本シリーズは、樋口の家庭内の描写が占める役割も大きい。今作では非番の日に有給休暇をとり昼まで寝ていた娘・照美(逢沢りな)と鉢合わせ、"休暇"をめぐって言い争いを繰り広げ、出かけた妻・恵子(川上麻衣子)の代わりに洗濯物を取り込んでいたら娘から「下着に触るな」とたしなめられる一幕も。職場では捜査の進展をめぐり、部下をかばって上司である天童管理官(榎木孝明)から叱責を受けるなど、年頃の娘を持つ父や組織における中間管理職の苦労もにじませている。

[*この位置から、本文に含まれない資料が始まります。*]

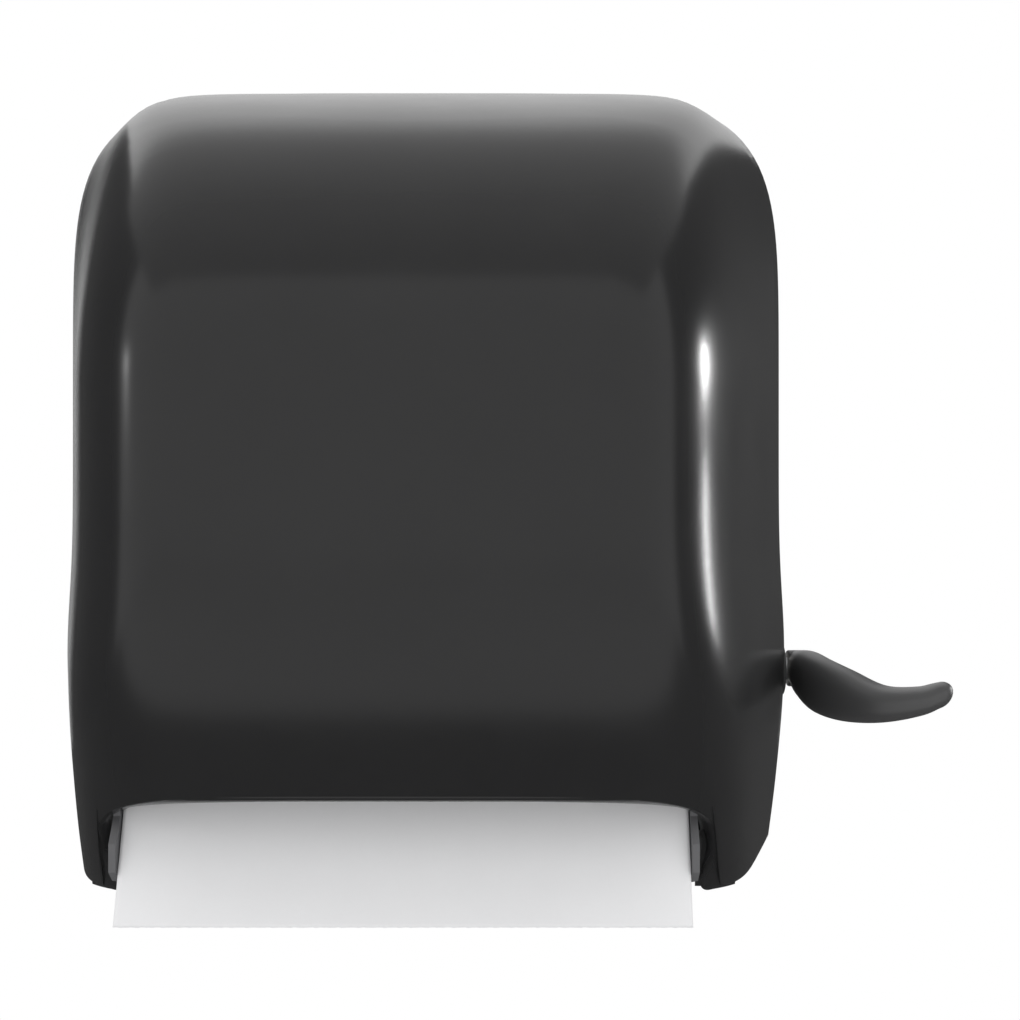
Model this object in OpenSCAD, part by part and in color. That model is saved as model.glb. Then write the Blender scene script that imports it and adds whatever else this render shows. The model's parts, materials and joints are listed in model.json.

天童の甥である新人刑事・菊池和馬(佐野岳)が樋口の班に配属になるのも本作の見どころ。菊池はいわゆる"今どきの若者"で空気を読まない言動で班内をざわつかせるが、樋口は彼に捜査のイロハをわかりやすく伝授。しだいにコツを身につけた菊池が、やがて関係者から重要な証言を引き出していく様も描かれる。内藤の演じてきた刑事は強面、剛腕のイメージがあるが、本作では気配り上手な一面も盛り込まれ、他の作品にはない細やかな芝居が味わえるのもポイントだ。

■やはりベテラン。内藤の重みある演技にも注目

未成年の少年を軸に展開する今作は、樋口の親友である生活安全部少年事件課の氏家(佐野史郎)や、かつて通り魔事件で夫を亡くした新聞記者・遠藤(矢田亜希子)の存在もクローズアップされている。原田の更生を重視する氏家に対し、凶悪な罪を犯したとしても守られる少年法のあり方を問題視する菊池が対立。樋口たちに張り付いていた彼女はやがて原田逮捕の瞬間を顔写真入りでスクープするが、その記事が新たな犯行の呼び水になってしまう。反省どころか警察の隠ぺい体質を責める遠藤に樋口が事件を扱うことの危うさを説くシーンでは、静かな中に重みのある語り口を披露。ベテランならではの説得力に圧倒された。

人にとって侵すことのできない聖域とは何かを問う本作は、意外な真実へとたどり着くドラマの面白さはもちろん、等身大の刑事・樋口の持ち味が生きた作品でもある。